=== Required work ===
Take the entries below and print all of them exactly, please.
** begin Records **
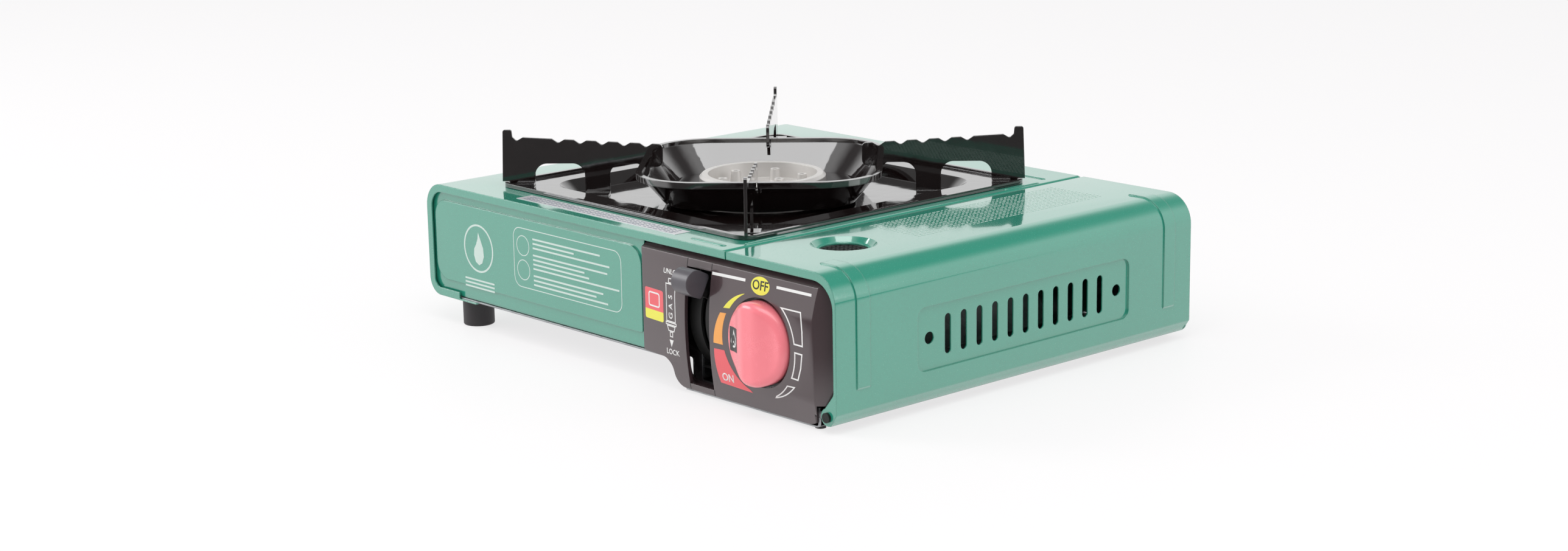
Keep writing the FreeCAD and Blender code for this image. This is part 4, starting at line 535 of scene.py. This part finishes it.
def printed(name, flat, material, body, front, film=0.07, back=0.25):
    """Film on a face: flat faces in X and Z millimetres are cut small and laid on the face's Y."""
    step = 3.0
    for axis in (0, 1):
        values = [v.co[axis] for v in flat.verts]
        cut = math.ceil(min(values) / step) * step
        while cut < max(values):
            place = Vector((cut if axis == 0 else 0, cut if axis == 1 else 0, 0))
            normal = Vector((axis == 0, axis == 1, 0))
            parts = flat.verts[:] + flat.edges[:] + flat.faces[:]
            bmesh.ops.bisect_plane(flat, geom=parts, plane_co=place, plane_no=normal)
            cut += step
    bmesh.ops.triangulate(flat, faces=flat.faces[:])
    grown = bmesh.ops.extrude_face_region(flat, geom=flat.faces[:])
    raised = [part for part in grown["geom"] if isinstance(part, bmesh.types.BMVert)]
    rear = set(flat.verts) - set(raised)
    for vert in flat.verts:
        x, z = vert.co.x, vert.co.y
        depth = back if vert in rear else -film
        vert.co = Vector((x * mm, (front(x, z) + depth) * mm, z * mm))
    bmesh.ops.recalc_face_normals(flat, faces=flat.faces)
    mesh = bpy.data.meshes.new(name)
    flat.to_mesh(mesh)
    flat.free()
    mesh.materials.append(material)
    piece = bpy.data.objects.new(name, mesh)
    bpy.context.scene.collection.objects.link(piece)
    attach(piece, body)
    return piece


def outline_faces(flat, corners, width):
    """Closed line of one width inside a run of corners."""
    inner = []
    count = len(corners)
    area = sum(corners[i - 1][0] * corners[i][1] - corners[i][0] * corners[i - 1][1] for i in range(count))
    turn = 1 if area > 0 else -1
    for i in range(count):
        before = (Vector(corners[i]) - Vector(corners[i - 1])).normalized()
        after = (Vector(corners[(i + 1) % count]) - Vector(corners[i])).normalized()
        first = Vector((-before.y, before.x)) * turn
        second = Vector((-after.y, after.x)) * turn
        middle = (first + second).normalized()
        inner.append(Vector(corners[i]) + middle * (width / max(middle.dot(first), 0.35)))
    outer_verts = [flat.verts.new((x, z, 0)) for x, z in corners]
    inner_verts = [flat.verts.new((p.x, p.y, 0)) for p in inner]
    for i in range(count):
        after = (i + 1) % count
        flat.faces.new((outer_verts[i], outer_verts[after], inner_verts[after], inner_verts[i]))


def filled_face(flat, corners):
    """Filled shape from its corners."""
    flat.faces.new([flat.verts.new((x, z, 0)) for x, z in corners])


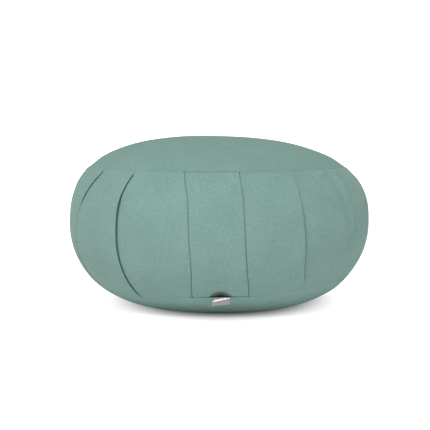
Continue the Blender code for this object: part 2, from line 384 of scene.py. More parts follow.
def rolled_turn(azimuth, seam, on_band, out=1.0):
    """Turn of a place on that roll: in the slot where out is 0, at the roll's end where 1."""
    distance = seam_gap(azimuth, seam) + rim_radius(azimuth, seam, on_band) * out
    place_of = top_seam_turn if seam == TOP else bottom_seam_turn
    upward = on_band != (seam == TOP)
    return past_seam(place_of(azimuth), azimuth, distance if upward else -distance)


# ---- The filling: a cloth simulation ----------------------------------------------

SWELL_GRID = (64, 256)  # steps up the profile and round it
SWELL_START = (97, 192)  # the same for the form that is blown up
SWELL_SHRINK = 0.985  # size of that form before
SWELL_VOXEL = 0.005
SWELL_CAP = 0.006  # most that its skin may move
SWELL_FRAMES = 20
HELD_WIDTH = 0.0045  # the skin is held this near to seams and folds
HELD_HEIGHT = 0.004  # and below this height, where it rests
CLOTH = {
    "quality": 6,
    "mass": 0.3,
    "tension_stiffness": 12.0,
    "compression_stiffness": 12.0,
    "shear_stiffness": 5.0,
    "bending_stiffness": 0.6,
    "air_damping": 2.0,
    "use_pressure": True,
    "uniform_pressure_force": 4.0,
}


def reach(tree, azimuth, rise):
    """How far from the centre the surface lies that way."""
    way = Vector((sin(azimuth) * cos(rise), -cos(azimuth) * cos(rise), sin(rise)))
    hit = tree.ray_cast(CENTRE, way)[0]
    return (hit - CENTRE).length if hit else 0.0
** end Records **
=== Result of the task ===
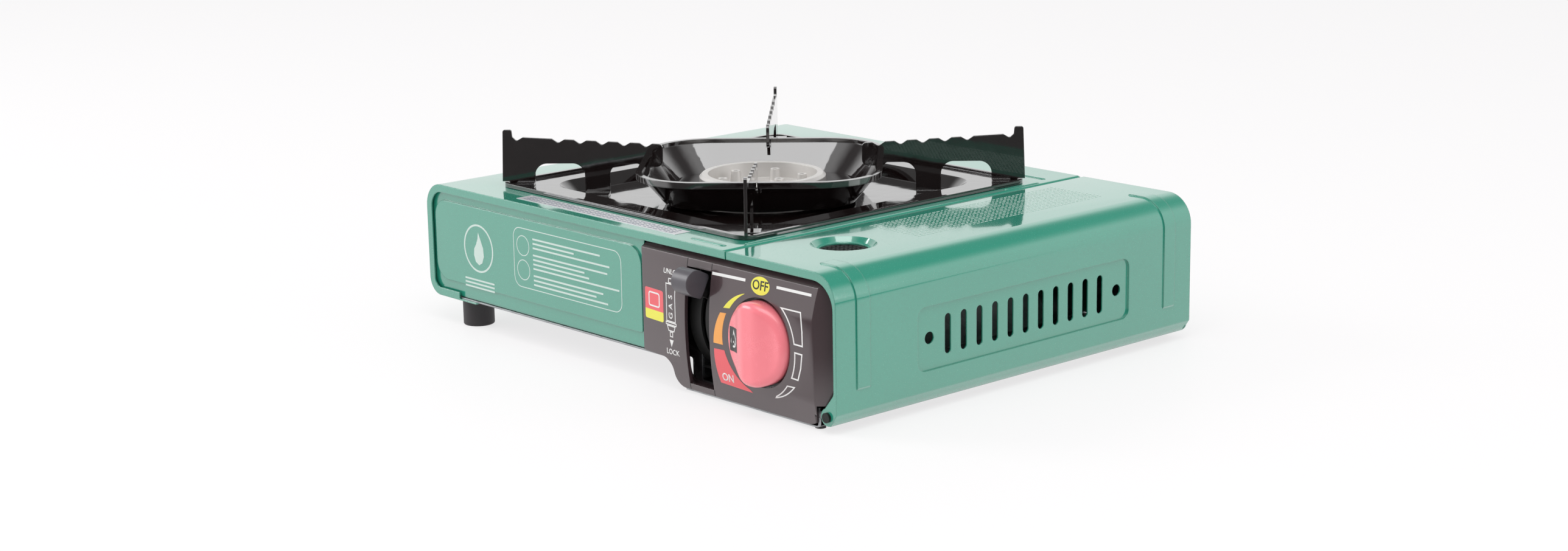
Keep writing the FreeCAD and Blender code for this image. This is part 4, starting at line 535 of scene.py. This part finishes it.
def printed(name, flat, material, body, front, film=0.07, back=0.25):
    """Film on a face: flat faces in X and Z millimetres are cut small and laid on the face's Y."""
    step = 3.0
    for axis in (0, 1):
        values = [v.co[axis] for v in flat.verts]
        cut = math.ceil(min(values) / step) * step
        while cut < max(values):
            place = Vector((cut if axis == 0 else 0, cut if axis == 1 else 0, 0))
            normal = Vector((axis == 0, axis == 1, 0))
            parts = flat.verts[:] + flat.edges[:] + flat.faces[:]
            bmesh.ops.bisect_plane(flat, geom=parts, plane_co=place, plane_no=normal)
            cut += step
    bmesh.ops.triangulate(flat, faces=flat.faces[:])
    grown = bmesh.ops.extrude_face_region(flat, geom=flat.faces[:])
    raised = [part for part in grown["geom"] if isinstance(part, bmesh.types.BMVert)]
    rear = set(flat.verts) - set(raised)
    for vert in flat.verts:
        x, z = vert.co.x, vert.co.y
        depth = back if vert in rear else -film
        vert.co = Vector((x * mm, (front(x, z) + depth) * mm, z * mm))
    bmesh.ops.recalc_face_normals(flat, faces=flat.faces)
    mesh = bpy.data.meshes.new(name)
    flat.to_mesh(mesh)
    flat.free()
    mesh.materials.append(material)
    piece = bpy.data.objects.new(name, mesh)
    bpy.context.scene.collection.objects.link(piece)
    attach(piece, body)
    return piece


def outline_faces(flat, corners, width):
    """Closed line of one width inside a run of corners."""
    inner = []
    count = len(corners)
    area = sum(corners[i - 1][0] * corners[i][1] - corners[i][0] * corners[i - 1][1] for i in range(count))
    turn = 1 if area > 0 else -1
    for i in range(count):
        before = (Vector(corners[i]) - Vector(corners[i - 1])).normalized()
        after = (Vector(corners[(i + 1) % count]) - Vector(corners[i])).normalized()
        first = Vector((-before.y, before.x)) * turn
        second = Vector((-after.y, after.x)) * turn
        middle = (first + second).normalized()
        inner.append(Vector(corners[i]) + middle * (width / max(middle.dot(first), 0.35)))
    outer_verts = [flat.verts.new((x, z, 0)) for x, z in corners]
    inner_verts = [flat.verts.new((p.x, p.y, 0)) for p in inner]
    for i in range(count):
        after = (i + 1) % count
        flat.faces.new((outer_verts[i], outer_verts[after], inner_verts[after], inner_verts[i]))


def filled_face(flat, corners):
    """Filled shape from its corners."""
    flat.faces.new([flat.verts.new((x, z, 0)) for x, z in corners])


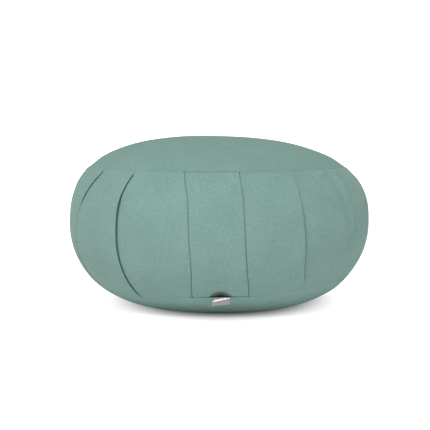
Continue the Blender code for this object: part 2, from line 384 of scene.py. More parts follow.
def rolled_turn(azimuth, seam, on_band, out=1.0):
    """Turn of a place on that roll: in the slot where out is 0, at the roll's end where 1."""
    distance = seam_gap(azimuth, seam) + rim_radius(azimuth, seam, on_band) * out
    place_of = top_seam_turn if seam == TOP else bottom_seam_turn
    upward = on_band != (seam == TOP)
    return past_seam(place_of(azimuth), azimuth, distance if upward else -distance)


# ---- The filling: a cloth simulation ----------------------------------------------

SWELL_GRID = (64, 256)  # steps up the profile and round it
SWELL_START = (97, 192)  # the same for the form that is blown up
SWELL_SHRINK = 0.985  # size of that form before
SWELL_VOXEL = 0.005
SWELL_CAP = 0.006  # most that its skin may move
SWELL_FRAMES = 20
HELD_WIDTH = 0.0045  # the skin is held this near to seams and folds
HELD_HEIGHT = 0.004  # and below this height, where it rests
CLOTH = {
    "quality": 6,
    "mass": 0.3,
    "tension_stiffness": 12.0,
    "compression_stiffness": 12.0,
    "shear_stiffness": 5.0,
    "bending_stiffness": 0.6,
    "air_damping": 2.0,
    "use_pressure": True,
    "uniform_pressure_force": 4.0,
}


def reach(tree, azimuth, rise):
    """How far from the centre the surface lies that way."""
    way = Vector((sin(azimuth) * cos(rise), -cos(azimuth) * cos(rise), sin(rise)))
    hit = tree.ray_cast(CENTRE, way)[0]
    return (hit - CENTRE).length if hit else 0.0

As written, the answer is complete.